Los desplazados recién llegados se instalan cuesta arriba. El trámite para conseguir asistencia del Estado (un monto total equivalente a unos 200 dólares por un máximo seis meses) puede demorar dos meses o más. Por eso es muy común verlos pidiendo limosnas en los semáforos.
Eso fue lo primero que le tocó hacer a Germán Luna, ahora presidente de la asociación de desplazados "Semillas de Esperanza", con unas 350 familias.
Luna ha reunido a alrededor de 50 madres y sus hijos en un espacio que oficia de comedor en el sector de Santa Viviana, un vecindario ilegal de Ciudad Bolívar, que por serlo no tiene agua, luz ni teléfono. Hoy no hay almuerzo. Han esperado pacientemente la llegada de los periodistas para denunciar lo que viven.

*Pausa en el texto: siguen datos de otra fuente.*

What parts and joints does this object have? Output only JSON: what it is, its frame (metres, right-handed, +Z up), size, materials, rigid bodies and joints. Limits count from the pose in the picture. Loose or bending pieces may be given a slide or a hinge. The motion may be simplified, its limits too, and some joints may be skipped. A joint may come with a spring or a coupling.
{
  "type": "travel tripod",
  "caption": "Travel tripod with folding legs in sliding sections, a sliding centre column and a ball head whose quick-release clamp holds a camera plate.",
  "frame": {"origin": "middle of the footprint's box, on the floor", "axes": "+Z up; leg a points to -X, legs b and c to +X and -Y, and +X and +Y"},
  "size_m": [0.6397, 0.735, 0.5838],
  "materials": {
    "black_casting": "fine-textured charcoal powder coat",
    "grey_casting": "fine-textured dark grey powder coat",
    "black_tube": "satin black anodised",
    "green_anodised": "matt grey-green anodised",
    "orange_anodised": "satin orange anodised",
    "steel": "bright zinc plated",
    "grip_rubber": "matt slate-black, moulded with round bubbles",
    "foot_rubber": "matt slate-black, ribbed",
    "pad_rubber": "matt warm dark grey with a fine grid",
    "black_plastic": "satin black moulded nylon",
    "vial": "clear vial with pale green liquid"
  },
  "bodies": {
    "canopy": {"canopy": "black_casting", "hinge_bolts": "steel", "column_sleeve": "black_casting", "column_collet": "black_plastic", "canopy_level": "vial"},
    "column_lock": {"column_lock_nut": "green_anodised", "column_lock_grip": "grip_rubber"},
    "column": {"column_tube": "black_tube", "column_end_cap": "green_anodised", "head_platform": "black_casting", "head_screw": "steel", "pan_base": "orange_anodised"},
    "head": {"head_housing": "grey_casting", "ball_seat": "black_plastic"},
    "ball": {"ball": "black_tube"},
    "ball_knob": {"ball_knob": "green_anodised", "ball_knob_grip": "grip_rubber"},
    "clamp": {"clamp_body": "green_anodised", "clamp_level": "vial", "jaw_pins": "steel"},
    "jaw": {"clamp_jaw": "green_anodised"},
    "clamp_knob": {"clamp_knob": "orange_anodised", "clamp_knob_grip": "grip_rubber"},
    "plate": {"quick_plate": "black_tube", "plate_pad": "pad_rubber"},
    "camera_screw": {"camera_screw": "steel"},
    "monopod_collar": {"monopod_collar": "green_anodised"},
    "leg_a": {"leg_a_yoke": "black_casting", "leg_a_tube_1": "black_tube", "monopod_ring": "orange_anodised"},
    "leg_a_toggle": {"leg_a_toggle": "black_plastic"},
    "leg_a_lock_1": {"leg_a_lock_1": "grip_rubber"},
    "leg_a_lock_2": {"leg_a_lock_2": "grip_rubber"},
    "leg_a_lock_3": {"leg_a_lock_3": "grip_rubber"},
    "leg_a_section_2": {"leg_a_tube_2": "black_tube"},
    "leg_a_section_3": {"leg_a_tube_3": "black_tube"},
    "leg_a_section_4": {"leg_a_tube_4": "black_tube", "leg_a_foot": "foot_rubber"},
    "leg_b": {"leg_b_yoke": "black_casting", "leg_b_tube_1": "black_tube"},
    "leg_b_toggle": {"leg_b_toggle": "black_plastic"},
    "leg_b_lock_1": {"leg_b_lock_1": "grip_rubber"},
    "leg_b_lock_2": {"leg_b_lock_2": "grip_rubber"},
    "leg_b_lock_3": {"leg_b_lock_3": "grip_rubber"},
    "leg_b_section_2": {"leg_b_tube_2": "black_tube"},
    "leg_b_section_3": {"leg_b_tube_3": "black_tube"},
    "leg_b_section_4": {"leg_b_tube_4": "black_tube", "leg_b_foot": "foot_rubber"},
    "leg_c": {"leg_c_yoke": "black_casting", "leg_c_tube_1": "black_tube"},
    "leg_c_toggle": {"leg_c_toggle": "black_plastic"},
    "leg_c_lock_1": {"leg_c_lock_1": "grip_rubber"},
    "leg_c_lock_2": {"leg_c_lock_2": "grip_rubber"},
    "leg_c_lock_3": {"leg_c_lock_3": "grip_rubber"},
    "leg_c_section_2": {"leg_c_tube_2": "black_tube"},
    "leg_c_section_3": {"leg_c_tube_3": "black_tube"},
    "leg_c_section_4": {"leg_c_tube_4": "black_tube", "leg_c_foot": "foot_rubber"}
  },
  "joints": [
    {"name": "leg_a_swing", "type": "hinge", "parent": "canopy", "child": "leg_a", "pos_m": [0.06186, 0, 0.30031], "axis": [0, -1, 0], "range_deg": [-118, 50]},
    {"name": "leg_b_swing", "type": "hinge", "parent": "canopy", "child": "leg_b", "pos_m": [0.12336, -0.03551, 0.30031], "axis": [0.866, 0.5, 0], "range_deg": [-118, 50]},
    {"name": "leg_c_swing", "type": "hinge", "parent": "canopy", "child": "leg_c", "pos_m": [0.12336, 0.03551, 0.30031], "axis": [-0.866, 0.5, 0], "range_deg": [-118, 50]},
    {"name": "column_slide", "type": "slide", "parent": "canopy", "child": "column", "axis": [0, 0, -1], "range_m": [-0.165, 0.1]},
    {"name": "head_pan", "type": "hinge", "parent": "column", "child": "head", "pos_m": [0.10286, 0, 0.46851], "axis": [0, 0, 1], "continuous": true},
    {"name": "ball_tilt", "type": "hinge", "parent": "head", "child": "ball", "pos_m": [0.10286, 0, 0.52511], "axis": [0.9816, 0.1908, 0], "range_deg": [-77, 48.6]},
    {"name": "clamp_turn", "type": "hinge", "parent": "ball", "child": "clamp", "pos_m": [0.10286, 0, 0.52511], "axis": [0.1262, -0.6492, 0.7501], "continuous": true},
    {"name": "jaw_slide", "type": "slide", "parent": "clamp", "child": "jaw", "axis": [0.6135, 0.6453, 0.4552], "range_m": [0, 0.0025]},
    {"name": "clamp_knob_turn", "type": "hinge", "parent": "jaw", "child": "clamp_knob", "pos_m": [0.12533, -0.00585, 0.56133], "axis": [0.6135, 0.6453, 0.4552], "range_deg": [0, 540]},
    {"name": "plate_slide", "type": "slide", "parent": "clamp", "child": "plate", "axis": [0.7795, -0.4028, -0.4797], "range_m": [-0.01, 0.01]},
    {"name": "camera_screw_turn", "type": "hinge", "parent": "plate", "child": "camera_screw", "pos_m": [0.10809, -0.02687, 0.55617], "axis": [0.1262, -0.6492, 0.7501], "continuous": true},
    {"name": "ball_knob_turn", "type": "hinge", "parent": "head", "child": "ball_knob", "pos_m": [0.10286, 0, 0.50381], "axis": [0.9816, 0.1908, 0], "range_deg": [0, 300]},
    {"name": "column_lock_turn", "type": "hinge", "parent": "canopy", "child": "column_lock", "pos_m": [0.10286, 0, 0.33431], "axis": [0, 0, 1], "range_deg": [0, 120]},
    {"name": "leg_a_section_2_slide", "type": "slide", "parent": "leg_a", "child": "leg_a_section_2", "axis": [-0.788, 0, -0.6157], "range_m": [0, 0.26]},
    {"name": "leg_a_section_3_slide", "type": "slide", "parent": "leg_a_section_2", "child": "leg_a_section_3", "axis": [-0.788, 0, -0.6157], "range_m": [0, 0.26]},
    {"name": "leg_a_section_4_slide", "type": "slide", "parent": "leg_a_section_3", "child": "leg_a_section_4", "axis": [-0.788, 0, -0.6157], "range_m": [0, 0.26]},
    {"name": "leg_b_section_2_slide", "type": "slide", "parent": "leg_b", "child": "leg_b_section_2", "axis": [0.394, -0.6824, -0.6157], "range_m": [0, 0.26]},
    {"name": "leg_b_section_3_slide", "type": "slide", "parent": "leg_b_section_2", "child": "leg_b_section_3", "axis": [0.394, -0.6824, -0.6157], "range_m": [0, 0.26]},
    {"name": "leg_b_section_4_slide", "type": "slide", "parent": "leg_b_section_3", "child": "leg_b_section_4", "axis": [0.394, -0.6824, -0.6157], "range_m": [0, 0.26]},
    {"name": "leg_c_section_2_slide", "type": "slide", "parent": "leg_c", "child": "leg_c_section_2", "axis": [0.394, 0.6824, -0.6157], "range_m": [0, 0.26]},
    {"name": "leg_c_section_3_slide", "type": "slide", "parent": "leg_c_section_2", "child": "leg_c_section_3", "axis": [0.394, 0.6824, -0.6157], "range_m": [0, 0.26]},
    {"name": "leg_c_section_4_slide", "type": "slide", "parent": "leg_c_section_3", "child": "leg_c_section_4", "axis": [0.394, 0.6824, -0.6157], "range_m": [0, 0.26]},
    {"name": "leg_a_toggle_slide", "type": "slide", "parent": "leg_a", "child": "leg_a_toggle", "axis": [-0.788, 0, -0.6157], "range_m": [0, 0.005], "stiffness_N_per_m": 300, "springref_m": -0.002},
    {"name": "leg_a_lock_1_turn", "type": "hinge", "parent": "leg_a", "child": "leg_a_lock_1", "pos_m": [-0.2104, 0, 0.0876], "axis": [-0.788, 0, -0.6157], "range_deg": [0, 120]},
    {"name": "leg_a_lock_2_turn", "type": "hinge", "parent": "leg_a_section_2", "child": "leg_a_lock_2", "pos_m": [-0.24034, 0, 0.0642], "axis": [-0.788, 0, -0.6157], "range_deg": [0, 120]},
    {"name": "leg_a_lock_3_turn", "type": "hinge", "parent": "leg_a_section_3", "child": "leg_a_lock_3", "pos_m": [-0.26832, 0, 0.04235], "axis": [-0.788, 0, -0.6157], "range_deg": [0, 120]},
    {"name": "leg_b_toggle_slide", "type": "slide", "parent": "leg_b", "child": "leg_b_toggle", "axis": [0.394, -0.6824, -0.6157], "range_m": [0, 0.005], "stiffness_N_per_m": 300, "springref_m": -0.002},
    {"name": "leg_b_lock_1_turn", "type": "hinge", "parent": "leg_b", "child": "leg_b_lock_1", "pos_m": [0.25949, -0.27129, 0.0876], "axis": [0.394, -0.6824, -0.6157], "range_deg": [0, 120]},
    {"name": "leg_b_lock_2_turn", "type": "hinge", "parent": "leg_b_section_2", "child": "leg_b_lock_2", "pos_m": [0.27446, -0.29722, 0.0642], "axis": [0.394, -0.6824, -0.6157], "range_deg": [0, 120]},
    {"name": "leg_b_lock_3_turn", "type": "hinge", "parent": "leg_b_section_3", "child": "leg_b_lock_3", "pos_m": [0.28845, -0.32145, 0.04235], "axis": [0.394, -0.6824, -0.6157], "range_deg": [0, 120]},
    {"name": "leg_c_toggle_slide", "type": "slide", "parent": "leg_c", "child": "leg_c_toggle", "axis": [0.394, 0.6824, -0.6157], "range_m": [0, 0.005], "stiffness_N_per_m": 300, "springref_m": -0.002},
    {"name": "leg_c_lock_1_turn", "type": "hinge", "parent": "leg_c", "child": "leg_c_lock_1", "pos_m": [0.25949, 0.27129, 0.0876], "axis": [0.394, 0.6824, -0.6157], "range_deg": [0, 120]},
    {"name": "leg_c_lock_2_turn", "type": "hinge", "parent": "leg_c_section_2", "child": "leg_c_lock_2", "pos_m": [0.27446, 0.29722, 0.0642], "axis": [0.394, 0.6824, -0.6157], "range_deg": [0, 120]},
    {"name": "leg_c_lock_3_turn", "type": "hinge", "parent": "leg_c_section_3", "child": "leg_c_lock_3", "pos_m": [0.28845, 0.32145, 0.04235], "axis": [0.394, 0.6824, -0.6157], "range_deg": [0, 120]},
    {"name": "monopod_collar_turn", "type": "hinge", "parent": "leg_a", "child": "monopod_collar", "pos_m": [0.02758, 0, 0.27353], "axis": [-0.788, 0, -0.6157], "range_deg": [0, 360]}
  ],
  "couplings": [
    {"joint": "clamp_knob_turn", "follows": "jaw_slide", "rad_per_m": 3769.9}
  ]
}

Luna dirige el comedor "Lunitas de Amor". Con arroz, lenteja, aceite y panela —donados por el Programa Mundial de Alimentos a través de la alcaldía bogotana— se las ingenia para ofrecer una comida diaria a 417 niños.
"Vivimos de la caridad", dice Luna. "Aquí no hay trabajo, y el reasentamiento es una mentira del Estado. No hay seguridad para retornar", afirma. En septiembre de 2001, su esposa y otras 17 personas fueron asesinadas en Montes de María, en el nororiental Sucre. Luna partió entonces junto a sus hijos, hoy de siete y ocho años.
Uno de ellos, sonriente, se acerca con un papel en blanco. "Póngame su nombre y su teléfono", me pide. Mientras escribo, le digo que vivo muy lejos, en Uruguay. "No importa, si usted me deja, igual me voy caminando hasta allá".
Cuando los periodistas se marchan, una joven se presenta con su beba en brazos. La pequeña está afiebrada. La madre pide "un autógrafo" en la suela del zapatito impecablemente blanco. "Es para cuando ella sea grande y yo le cuente que ustedes estuvieron acá", dice.
Cabría esperar que, para entonces, la guerra colombiana haya terminado.
"Estamos muy lejos del fin del conflicto y del paramilitarismo, que es el asesino ilegal al lado de la fuerza pública. Han cambiado de nombre con los años: antes eran sicarios, luego AUC y ahora, veremos…", suspira Jordan.